Persiapan yang diperlukan untuk "proyek" demikian akan memakan waktu paling cepat 3 bulan. Yakni mencari lahan, membangun kandang, mengebor sumur, mencari bibit ayam dll. Hingga operasi pemeliharaan baru akan berjalan paling cepat pada bulan IV. Sekitar 2 bulan kemudian, produksi telur baru akan normal. Hingga penetasan baru akan berlangsung pada bulan VI. Hingga praktis, penjualan panen perdana ayam kampung umur 6 bulan, baru akan terjadi setelah 1 tahun semenjak kegiatan awal dimulai. Dengan mortalitas 5 %, maka hasil ayam umur 6 bulan yang bisa dijual sekitar 475 ekor per bulan setelah satu tahun sejak start awal. Harga ayam kampung demikian, sekitar Rp 18.000,- per ekor  hingga pendapatan kotor per bulan dari penjualan panen ayam Rp 8.550.000,- Pendapatan kotor ini belum memperhitungkan pendapatan dari penjualan telur afkir yang tidak layak tetas. Biaya pakan, tenaga kerja, listrik, penyusutan kandang dll. per bulan sekitar Rp 6.500.000,- Hingga pendapatan bersih (keuntungan) per bulan Rp 2.000.000,- atau Rp 24.000.000,- per tahun atau 34% dari total modal. Angka ini masih cukup baik kalau kita perhitungkan suku bunga pinjaman komersial sebesar 20% per tahun.

Dengan menggabung peternakan ayam kampung umbaran ini pada lahan tanaman jati, albisia atau kebun buah, maka sebenarnya banyak hal bisa dihemat. Misalnya tenaga kerja, sewa lahan, bangunan, listrik dan air. Selain itu, kotoran ayam juga akan menjadi pupuk pada tanaman keras pada lahan tersebut. Hal-hal yang perlu diperhitungkan dalam peternakan ayam kampung demikian adalah, lahan umbaran harus bersih dari karet gelang, plastik dan pecahan beling (botol, gelas dll) yang akan membahayakan keselamatan ayam. Pemeliharaan ayam kampung dengan teknologi broiler 100%, bisa menghasilkan ayam konsumsi bobot 6 sd. 7 ons pada umur 70 hari. Produk ini banyak diserap oleh restoran padang untuk bahan ayam pop. Sementara ayam goreng Ny. Suharti dll. mutlak mensyaratkan ayam kampung dengan sistem umbaran dan dengan pakan alami.
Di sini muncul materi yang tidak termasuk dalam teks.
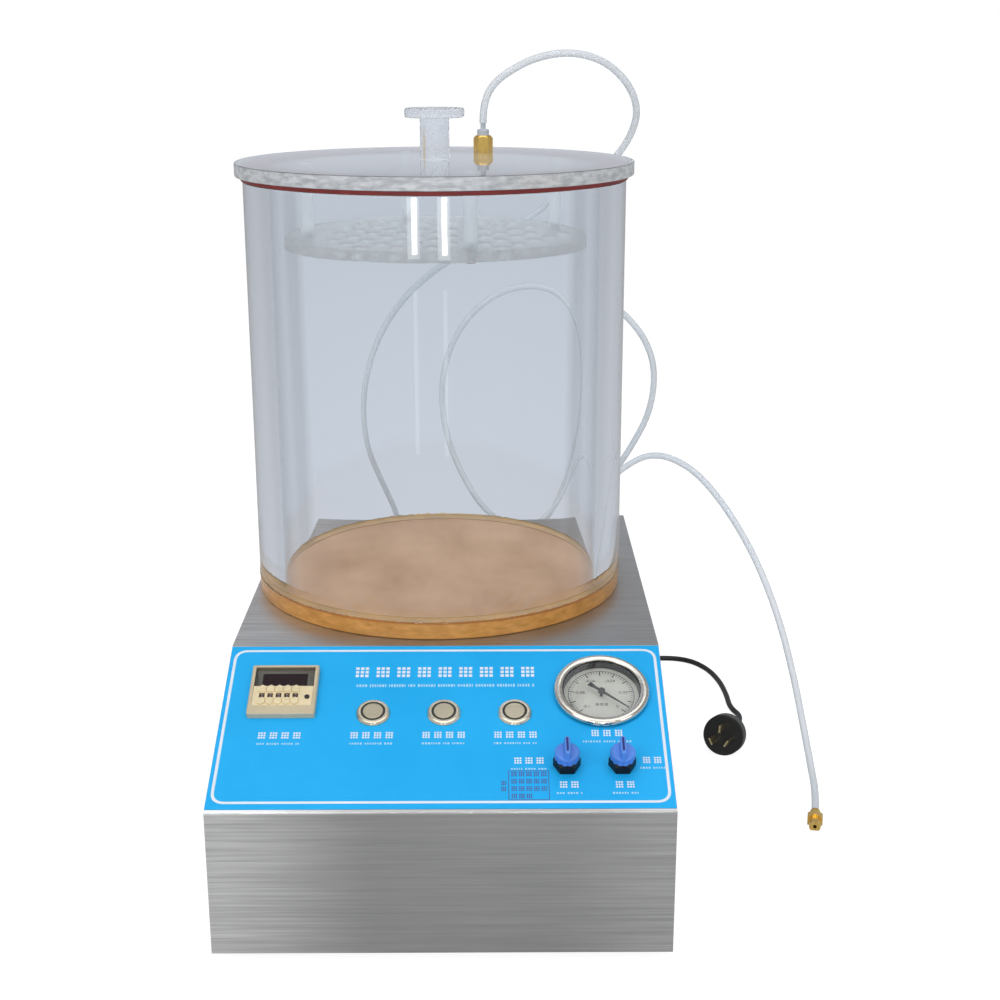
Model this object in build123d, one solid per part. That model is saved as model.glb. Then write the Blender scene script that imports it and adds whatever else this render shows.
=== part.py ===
"""Vacuum leak tester: a clear acrylic vacuum chamber standing on its stainless control cabinet.

Millimetres. +Z is up, the controls face -Y, and the origin is on the bench under the middle
of the cabinet. Everything on the sloped control panel is made in the panel's own plane, whose
x runs to the right, y up the slope and z out of the panel.
"""

import os
from math import atan2, cos, degrees, hypot, pi, radians, sin, tan

from build123d import *

# ---------------------------------------------------------------- cabinet
cabinet_w = 315.0
cabinet_d = 476.0
front_h = 106.5
body_h = 168.0
panel_run = 144.2
sheet = 1.5
bend_r = 3.0
flange_w = 12.0
side_gap = 0.4
base_t = 2.0
rear_margin = 4.0

foot_h = 8.0
foot_r = 12.0
foot_inset = 32.0
foot_dish_r = 6.0
foot_dish_h = 3.5

screw_r = 2.0
screw_clear = 0.2
screw_head_r = 4.0
screw_head_h = 2.4
screw_reach = 6.0
rear_screw_edge = 10.0
base_screw_edge = 7.5
nut_af = 7.0
nut_h = 3.2

# ---------------------------------------------------------------- control panel
overlay_t = 0.5
overlay_low = 2.1
overlay_high = 1.3
overlay_side = 0.3

timer_edge = 42.9
timer_s = 108.0
timer_w = 48.0
timer_body_w = 44.6
timer_depth = 58.0
timer_bezel_h = 5.0
timer_face_z = 2.0
timer_rim = 2.6
timer_strip = 7.8
window_w = 42.4
window_h = 18.4
window_t = 2.8
display_w = 31.6
display_h = 13.0
display_t = 0.7
display_x = 0.1
display_s = -1.8
switch_t = 3.2
digit_count = 5
digit_pitch = 5.95
digit_x = -14.7
digit_s = -6.2
digit_hole_w = 4.0
digit_hole_h = 4.4
wheel_r = 6.0
wheel_w = 3.6
wheel_sunk = 0.5
axle_r = 1.0
running_gap = 0.05
tab_w = 5.3
tab_h = 4.9
tab_peak = 1.7
tab_t = 1.2
tab_gap = 0.7
reset_x = 17.5
reset_s = -8.0
reset_r = 1.8
reset_h = 7.0
reset_proud = 1.0

button_pitch = 50.0
button_x = 0.3
button_s = 88.2
button_bezel_r = 12.1
button_bezel_h = 2.6
button_barrel_r = 9.4
button_barrel_h = 24.0
button_ring_r = 8.7
button_ring_t = 1.3
button_ring_h = 3.2
button_cap_gap = 0.2
button_cap_h = 3.0
button_cap_proud = 0.4
button_stem_r = 2.5
button_stem_h = 14.0
button_travel = 2.5
button_nut_af = 23.0
button_nut_h = 4.0
button_pin = (1.0, 2.8, 7.0)
hole_gap = 0.3

gauge_edge = 45.0
gauge_s = 108.0
gauge_case_r = 29.6
gauge_case_wall = 2.4
gauge_case_depth = 28.0
gauge_flange_r = 32.6
gauge_flange_t = 1.6
gauge_rim_z = 2.8
gauge_floor_z = -4.0
gauge_bezel_r = 34.2
gauge_bezel_h = 5.6
gauge_lip_r = 28.1
gauge_glass_t = 1.4
gauge_gap = 0.2
dial_t = 1.0
pointer_z = 1.2
pointer_t = 0.5
pointer_reach = 24.6
pointer_tail = 11.2
pointer_w = 2.2
pointer_hub_r = 2.6
pointer_hub_h = 1.6
pointer_shaft_r = 0.9
pointer_shaft_h = 5.0
pointer_rest = -40.6
gauge_stem_r = 6.5
gauge_stem_h = 16.0

valve_edges = (72.3, 34.5)
valve_s = 39.8
valve_nut_af = 16.4
valve_nut_h = 8.0
valve_stem_r = 5.0
valve_block_r = 11.0
valve_block_h = 20.0
valve_spindle_r = 3.0
valve_spindle_h = 5.0
handle_gap = 0.3
handle_r = 8.6
handle_skirt_h = 6.0
handle_fin_w = 5.0
handle_fin_l = 17.0
handle_h = 12.4

# ---------------------------------------------------------------- chamber
chamber_x = -8.95
chamber_y = 65.3
chamber_r = 148.0
chamber_wall_t = 20.0
chamber_h = 313.6
pad_t = 12.7
gasket_r = 149.5
gasket_t = 3.5
lid_r = 154.0
lid_t = 10.0
edge_break = 0.6

knob_r = 23.0
knob_flange_t = 7.0
knob_post_r = 11.3
knob_h = 39.0

fitting_radius = 114.7
fitting_angle = 71.3
fitting_af = 14.0
fitting_h = 12.0
fitting_stem_r = 4.8
fitting_gap = 0.2
collar_r = 5.0
collar_h = 5.0
neck_r = 2.2
neck_h = 5.0
bore_r = 1.5

plate_r = 118.0
plate_t = 8.0
plate_drop = 44.8
plate_hole_r = 5.5
plate_hole_pitch = 25.0
plate_hole_edge = 7.0
rod_r = 5.0
rod_count = 4
rod_radius = 100.0
rod_start = 16.0
plate_screw_r = 2.5
plate_screw_head_r = 4.5
plate_screw_head_h = 3.0
plate_screw_reach = 12.0

# ---------------------------------------------------------------- rear ports, hoses and lead
hose_r = 3.0
lid_port_x = -60.0
lid_port_z = 91.5
pump_port_x = 88.0
pump_port_z = 110.0
port_hex_af = 14.0
port_hex_h = 6.0
port_body_r = 6.0
port_body_h = 13.0
port_ring_r = 4.4
port_ring_h = 3.5
port_stem_r = 4.8
port_stem_h = 16.0
port_nut_h = 5.0

lead_r = 2.5
lead_x = 116.0
lead_z = 38.0
relief_flange_r = 9.0
relief_flange_h = 3.0
relief_stem_r = 6.4
relief_stem_h = 8.0
relief_tail_r = 5.2
relief_tail_tip_r = 3.6
relief_tail_h = 30.0
relief_groove = 1.0

coil_x = 40.0
coil_y = 330.0
coil_mid_r = 28.0
coil_wide = 3
coil_tall = 2

plug_r = 18.0
plug_face_t = 12.0
plug_body_l = 34.0
plug_tail_l = 20.0
plug_neck_r = 8.0
plug_tail_r = 4.0
plug_slack = 0.2
plug_x = 237.0
plug_y = 92.0
plug_turn = 22.0
blade_w = 6.3
blade_t = 1.6
blade_l = 17.0
blade_radius = 7.9
blade_angle = 30.0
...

Mereka akan segera tahu apakah ayam itu diumbar atau tidak dan diberi pakan poer atau gabah dan jagung. Sebenarnya beberapa kali Singapura dan Hongkong minta ayam kampung dari Indonesia. tetapi jangankan mereka, Jakarta pun sampai dengan saat ini masih kekurangan suplai ayam kampung umbaran. Bahkan akhir-akhir ini, Jepang juga menjajaki kemungkinan mendatangkan ayam kampung dari Indonesia. Persyaratan mereka lebih ketat. Benih mereka tentukan dan umbaran harus 100 %. Untuk itu mereka akan mengirim supervisor. Namun peternak Indonesia tampaknya kurang merespon hal-hal demikian ini.